Елизавета Федоровна считала себя счастливой. Самое большое «горе», которое пришлось ей испытать в первые годы брака, было желание мужа назвать ожидаемого первенца Василием.
«…Это имя, — негодовала она, — которое я так ненавижу, которое принесло мне так много слез, которое я принудила себя любить в моем муже, это имя должно служить снова моим мученьем…»
Но родилась дочь Анюта, и счастье Елизаветы Федоровны долго ничем не омрачалось.
После вечера, проведенного у Карновичей по случаю их серебряной свадьбы, Елизавета Федоровна записала размышление о своей судьбе:
«…Смотря на эту чету, которая в течение двадцати пяти лет, окруженная красивыми и хорошими детьми, участвует в жизни, я поняла настоящее счастье и могла представить себе картину, которая совпадает со всеми моими желаниями.

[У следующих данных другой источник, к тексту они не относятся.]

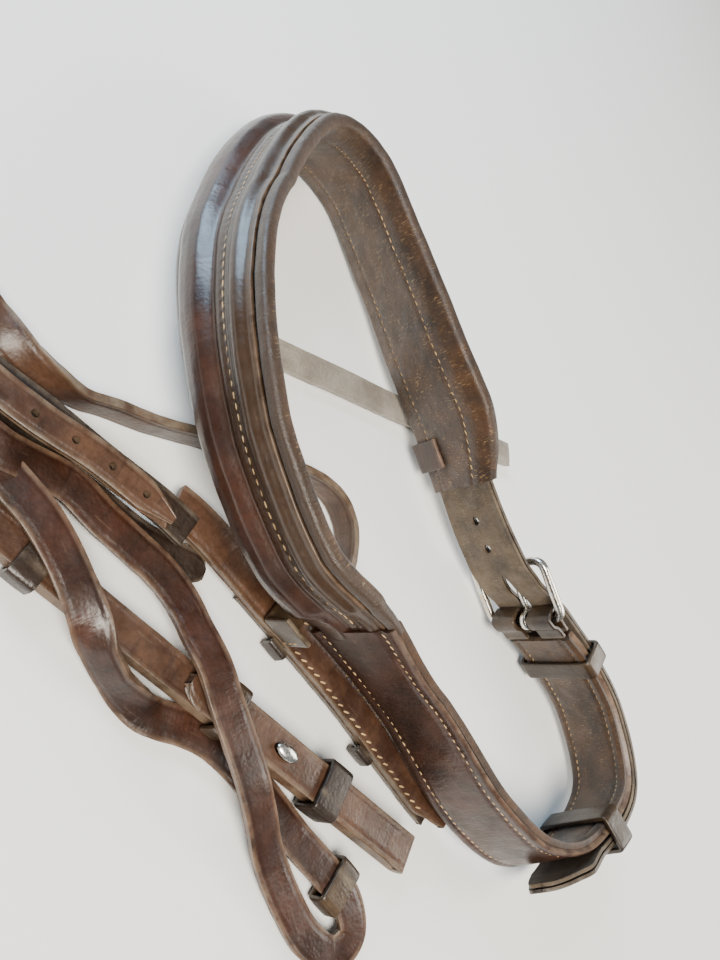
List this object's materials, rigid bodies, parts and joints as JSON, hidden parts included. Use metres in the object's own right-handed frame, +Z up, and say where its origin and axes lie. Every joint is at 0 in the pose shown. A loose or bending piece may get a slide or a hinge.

И если мне суждено еще прожить много лет с моим милым мужем, если наша Анюта вырастет такой, как нам бы хотелось, то я могла бы себя считать самой счастливой женщиной на свете. А между тем сколько еще несчастий может нас ожидать! Чем больше я чувствую счастья, тем больше мне приходится опасаться его потерять и беречь его со страхом. Но бог так добр, что я не могу отказать себе в надежде на счастливое будущее».
После рождения Анюты в семье Крюковских семь лет нетерпеливо ждали мальчика, продолжателя блистательного рода.
В ночь на третье (пятнадцатое) января 1850 года, во II квартале Сретенской части первопрестольной русской столицы Москвы, в доме Стрельцова, сохранившемся до наших дней в 1-м Колобовском переулке, 14, появился на свет младенец. Когда Елизавета Федоровна увидела крохотную, смуглую, как орех, девочку, она заплакала и отвернулась. Елизавета Федоровна так ждала сына, что даже все кружевные чепчики заранее собственноручно украсила голубыми лентами и уверяла няню: «Вот увидишь, будет мальчик». Ей очень не хотелось огорчать мужа, трогательно мечтавшего о наследнике. Она готова была даже уступить и примириться с несимпатичным ей именем — Василий.